§ **YOUR TASK**:
Print the listing below from its opening line through the line holding "const latchLow = armTop", both ends included.

§ **PROVIDED MATERIAL**:
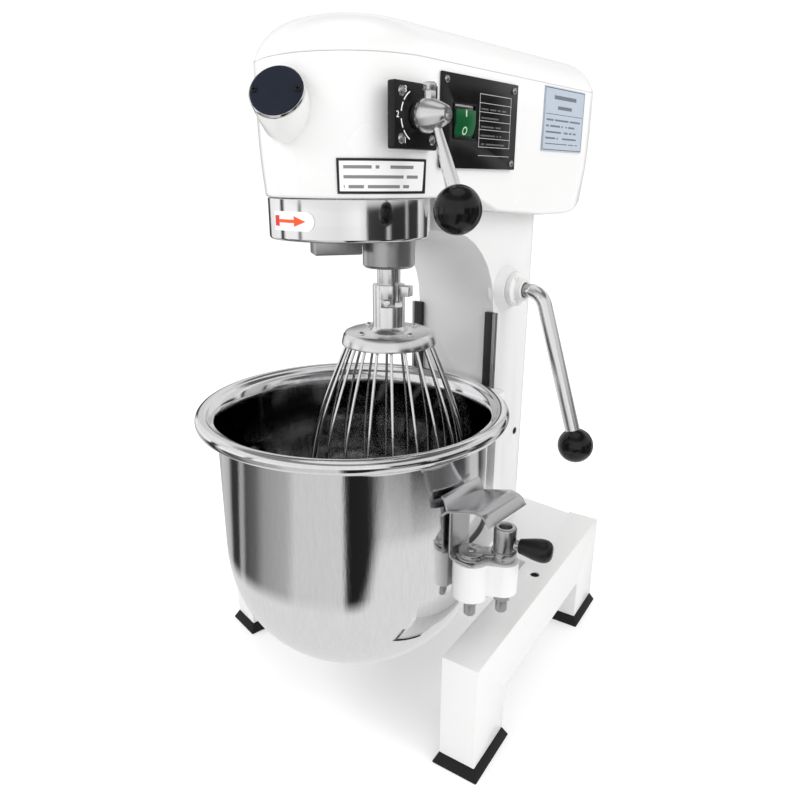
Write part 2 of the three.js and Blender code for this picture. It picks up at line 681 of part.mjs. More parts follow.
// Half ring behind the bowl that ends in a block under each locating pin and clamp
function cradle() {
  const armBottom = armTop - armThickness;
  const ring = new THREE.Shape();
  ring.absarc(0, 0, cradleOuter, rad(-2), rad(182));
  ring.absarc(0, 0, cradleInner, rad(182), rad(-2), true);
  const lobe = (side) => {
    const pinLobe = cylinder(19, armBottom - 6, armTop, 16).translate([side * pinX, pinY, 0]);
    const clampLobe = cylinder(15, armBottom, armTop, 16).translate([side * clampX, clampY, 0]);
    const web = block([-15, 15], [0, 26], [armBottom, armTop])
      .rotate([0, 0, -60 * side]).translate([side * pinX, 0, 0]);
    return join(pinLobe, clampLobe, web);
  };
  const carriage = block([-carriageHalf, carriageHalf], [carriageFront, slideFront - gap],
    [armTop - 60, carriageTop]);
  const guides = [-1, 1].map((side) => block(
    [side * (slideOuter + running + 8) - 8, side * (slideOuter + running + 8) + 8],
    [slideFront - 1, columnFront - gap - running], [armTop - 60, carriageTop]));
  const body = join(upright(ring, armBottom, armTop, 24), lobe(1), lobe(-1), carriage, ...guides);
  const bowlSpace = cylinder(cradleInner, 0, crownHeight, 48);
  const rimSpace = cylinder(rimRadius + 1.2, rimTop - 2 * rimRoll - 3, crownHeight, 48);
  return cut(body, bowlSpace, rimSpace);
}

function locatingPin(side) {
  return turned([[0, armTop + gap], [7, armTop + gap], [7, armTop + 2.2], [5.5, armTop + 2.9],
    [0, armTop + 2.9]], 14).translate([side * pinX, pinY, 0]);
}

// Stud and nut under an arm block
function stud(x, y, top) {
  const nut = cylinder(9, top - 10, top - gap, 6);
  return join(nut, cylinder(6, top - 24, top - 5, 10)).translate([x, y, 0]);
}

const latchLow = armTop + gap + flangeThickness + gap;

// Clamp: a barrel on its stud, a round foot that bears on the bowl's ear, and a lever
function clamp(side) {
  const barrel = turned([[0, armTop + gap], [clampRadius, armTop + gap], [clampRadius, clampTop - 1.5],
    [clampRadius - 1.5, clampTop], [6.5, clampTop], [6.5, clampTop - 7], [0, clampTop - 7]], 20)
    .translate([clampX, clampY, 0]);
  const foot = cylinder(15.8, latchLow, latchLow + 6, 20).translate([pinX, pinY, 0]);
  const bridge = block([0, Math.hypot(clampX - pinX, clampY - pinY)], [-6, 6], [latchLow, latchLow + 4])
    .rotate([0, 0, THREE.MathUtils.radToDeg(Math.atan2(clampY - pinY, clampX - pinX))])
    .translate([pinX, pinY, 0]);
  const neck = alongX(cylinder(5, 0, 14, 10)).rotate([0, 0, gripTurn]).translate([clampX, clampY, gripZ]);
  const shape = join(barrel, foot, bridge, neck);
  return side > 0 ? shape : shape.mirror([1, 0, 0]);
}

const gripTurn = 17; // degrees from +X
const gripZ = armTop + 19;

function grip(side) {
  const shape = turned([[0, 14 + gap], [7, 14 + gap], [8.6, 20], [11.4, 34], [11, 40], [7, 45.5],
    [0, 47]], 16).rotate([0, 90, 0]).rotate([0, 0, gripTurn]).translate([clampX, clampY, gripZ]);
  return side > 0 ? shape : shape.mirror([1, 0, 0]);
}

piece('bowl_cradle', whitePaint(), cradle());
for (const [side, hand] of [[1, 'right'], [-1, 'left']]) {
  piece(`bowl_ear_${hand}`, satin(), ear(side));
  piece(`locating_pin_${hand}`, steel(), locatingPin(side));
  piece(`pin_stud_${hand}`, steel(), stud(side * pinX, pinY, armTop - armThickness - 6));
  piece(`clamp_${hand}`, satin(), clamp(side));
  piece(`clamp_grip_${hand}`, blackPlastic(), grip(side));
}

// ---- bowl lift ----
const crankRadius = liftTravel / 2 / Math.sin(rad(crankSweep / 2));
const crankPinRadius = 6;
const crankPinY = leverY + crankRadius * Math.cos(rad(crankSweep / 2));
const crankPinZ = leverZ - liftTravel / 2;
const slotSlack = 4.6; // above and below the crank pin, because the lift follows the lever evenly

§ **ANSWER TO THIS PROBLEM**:
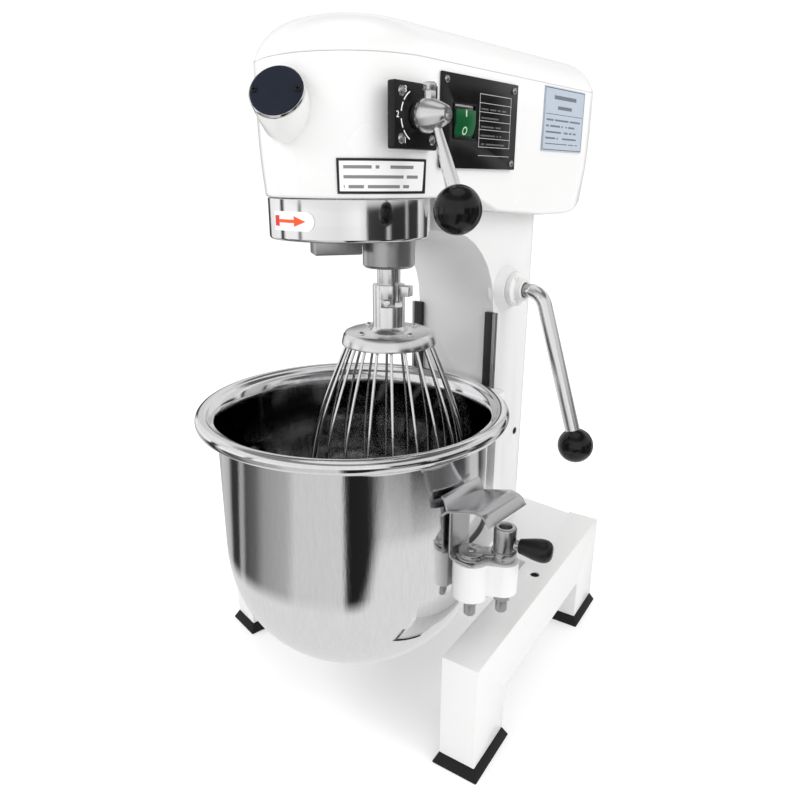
Write part 2 of the three.js and Blender code for this picture. It picks up at line 681 of part.mjs. More parts follow.
// Half ring behind the bowl that ends in a block under each locating pin and clamp
function cradle() {
  const armBottom = armTop - armThickness;
  const ring = new THREE.Shape();
  ring.absarc(0, 0, cradleOuter, rad(-2), rad(182));
  ring.absarc(0, 0, cradleInner, rad(182), rad(-2), true);
  const lobe = (side) => {
    const pinLobe = cylinder(19, armBottom - 6, armTop, 16).translate([side * pinX, pinY, 0]);
    const clampLobe = cylinder(15, armBottom, armTop, 16).translate([side * clampX, clampY, 0]);
    const web = block([-15, 15], [0, 26], [armBottom, armTop])
      .rotate([0, 0, -60 * side]).translate([side * pinX, 0, 0]);
    return join(pinLobe, clampLobe, web);
  };
  const carriage = block([-carriageHalf, carriageHalf], [carriageFront, slideFront - gap],
    [armTop - 60, carriageTop]);
  const guides = [-1, 1].map((side) => block(
    [side * (slideOuter + running + 8) - 8, side * (slideOuter + running + 8) + 8],
    [slideFront - 1, columnFront - gap - running], [armTop - 60, carriageTop]));
  const body = join(upright(ring, armBottom, armTop, 24), lobe(1), lobe(-1), carriage, ...guides);
  const bowlSpace = cylinder(cradleInner, 0, crownHeight, 48);
  const rimSpace = cylinder(rimRadius + 1.2, rimTop - 2 * rimRoll - 3, crownHeight, 48);
  return cut(body, bowlSpace, rimSpace);
}

function locatingPin(side) {
  return turned([[0, armTop + gap], [7, armTop + gap], [7, armTop + 2.2], [5.5, armTop + 2.9],
    [0, armTop + 2.9]], 14).translate([side * pinX, pinY, 0]);
}

// Stud and nut under an arm block
function stud(x, y, top) {
  const nut = cylinder(9, top - 10, top - gap, 6);
  return join(nut, cylinder(6, top - 24, top - 5, 10)).translate([x, y, 0]);
}

const latchLow = armTop + gap + flangeThickness + gap;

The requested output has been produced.